Here is what I’ve come to believe, having watched technically capable solutions stall across a decade of climate and AI work: AI is not the protagonist of the energy transition. It is a powerful instrument in the hands of people who are willing to do the harder work of institutional change. The tools can optimize a dispatch curve, but someone has to decide what “good enough to act” looks like. The models can surface where methane is leaking, but someone has to build the coalition of regulators, operators, and financiers who will respond. The algorithms can recommend an intervention, but someone has to sequence the change across competing interests, manage the politics, and hold the thread across a multi-year process that no model can navigate on its own.
There’s an observation from Shopify CEO Tobi Lütke that has stayed with me. He described how working with AI agents had made him a better CEO — not a better AI user, a better leader. The discipline of context engineering — stating problems with enough clarity and completeness that they’re plausibly solvable without additional back-and-forth — turned out to be the same discipline that makes human communication work better. Clearer requests. More complete context. Fewer buried assumptions. Less of what organizations politely call “alignment issues” and honestly call “I thought you meant something different.” That capacity — to define a problem with enough context that it’s actually solvable — is something I wish I’d had more of in 2017. The job wasn’t just to build the model or tool. The job was to also think about and deeply understand the system the tool needed to operate inside in order to be successful.
I don’t pretend that RMI has all the answers here. But I do believe we are unusually well positioned to work on the right questions — precisely because of our proximity to the system actors who shape real outcomes. At the core of what we do is a living ecosystem of relationships and intelligence: policymakers, buyers, financiers, operators, technologists, and communities who together are navigating the energy transition in real time. That proximity isn’t incidental to our value. It is our value. Sitting with those stakeholders to understand the real job to be done. Defining what’s “good enough to act.” Designing incentives and guardrails. Sequencing change. Building coalitions that deliver results. These fundamentally human acts — which no model can perform and no pilot can substitute for — sit at the heart of what organizations like RMI exist to do.

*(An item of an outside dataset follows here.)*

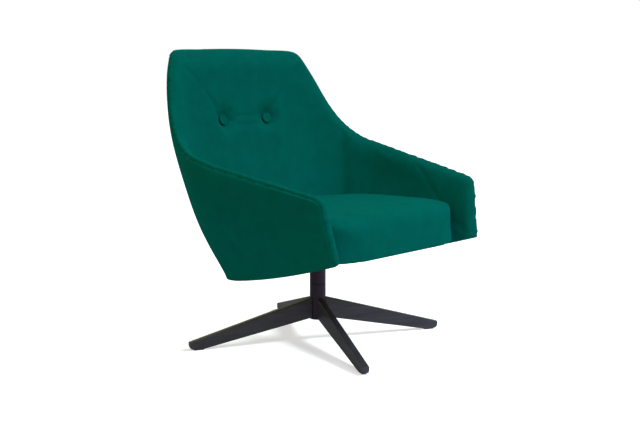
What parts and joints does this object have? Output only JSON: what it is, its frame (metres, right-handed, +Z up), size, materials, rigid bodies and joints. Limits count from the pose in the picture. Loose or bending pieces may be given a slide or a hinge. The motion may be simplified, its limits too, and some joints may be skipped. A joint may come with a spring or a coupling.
{
  "type": "swivel armchair",
  "caption": "Low upholstered swivel armchair: a wrap-around shell of leaning arms and a winged, button-tufted back with a seat cushion, on a turning column and wooden legs.",
  "frame": {"origin": "on the floor, where the swivel axis meets it", "axes": "+Z up along the swivel axis, the chair faces -Y, +X is the sitter's left"},
  "size_m": [0.7396, 0.7189, 0.812],
  "materials": {
    "stained_wood": "black stain, open grain, satin",
    "glide_plastic": "moulded",
    "dark_metal": "brown-black satin coating",
    "zinc_steel": "zinc plated",
    "bright_steel": "ground",
    "bush_bronze": "turned",
    "washer_plastic": "smooth",
    "black_plate": "black coating",
    "plywood": "raw",
    "shell_plywood": "moulded, stained black so that no seam shows it",
    "beech": "raw",
    "cloth_black": "non-woven",
    "felt": "felted wool, deep green",
    "cord": "waxed twine"
  },
  "bodies": {
    "base": {"leg_front_left": "stained_wood", "leg_rear_left": "stained_wood", "leg_rear_right": "stained_wood", "leg_front_right": "stained_wood", "glide_front_left": "glide_plastic", "glide_rear_left": "glide_plastic", "glide_rear_right": "glide_plastic", "glide_front_right": "glide_plastic", "hub_tube": "dark_metal", "hub_end_cap": "glide_plastic", "leg_bolts": "zinc_steel", "leg_nuts": "zinc_steel", "lower_bush": "bush_bronze", "upper_bush": "bush_bronze", "thrust_washer": "washer_plastic"},
    "seat": {"spindle": "bright_steel", "retaining_ring": "zinc_steel", "swivel_column": "dark_metal", "mounting_plate": "black_plate", "plate_bolts": "zinc_steel", "tee_nuts": "zinc_steel", "wedge_block_left": "beech", "wedge_block_right": "beech", "seat_board": "plywood", "board_screws": "zinc_steel", "side_rail_left": "beech", "side_rail_right": "beech", "front_rail": "beech", "rear_rail": "beech", "panel_screws": "zinc_steel", "bottom_cloth": "cloth_black", "shell_panel_left": "shell_plywood", "shell_panel_right": "shell_plywood", "shell_panel_back": "shell_plywood", "outer_cover_left": "felt", "outer_cover_right": "felt", "outer_cover_back": "felt", "arm_pad_left": "felt", "arm_pad_right": "felt", "back_pad": "felt", "front_border": "felt", "seat_cushion": "felt", "button_left": "felt", "button_right": "felt", "button_ties": "cord", "button_toggles": "glide_plastic"}
  },
  "joints": [
    {"name": "swivel", "type": "hinge", "parent": "base", "child": "seat", "pos_m": [0, 0, 0.1604], "axis": [0, 0, 1], "continuous": true}
  ]
}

The reorientation I’m calling for — from technical capability to absorption capacity, from input deployment to institutional readiness — won’t happen through any single organization or initiative. It requires a different kind of collaboration: one that brings together the people who build AI solutions with the people who have to operationalize them inside real systems, under real constraints, with real accountability for outcomes. If you are working in climate and energy and you share the frustration I’ve described — if you’ve watched technically capable solutions fail to move the needle and wondered why — I’d suggest the answer is rarely in the model. It’s in the system surrounding it. That’s where the most important and most underfunded work is happening. And it’s where I believe the most consequential partnerships will be formed. If that framing resonates, I’d welcome the conversation. The diffusion problem is real. But so is our collective capacity to solve it.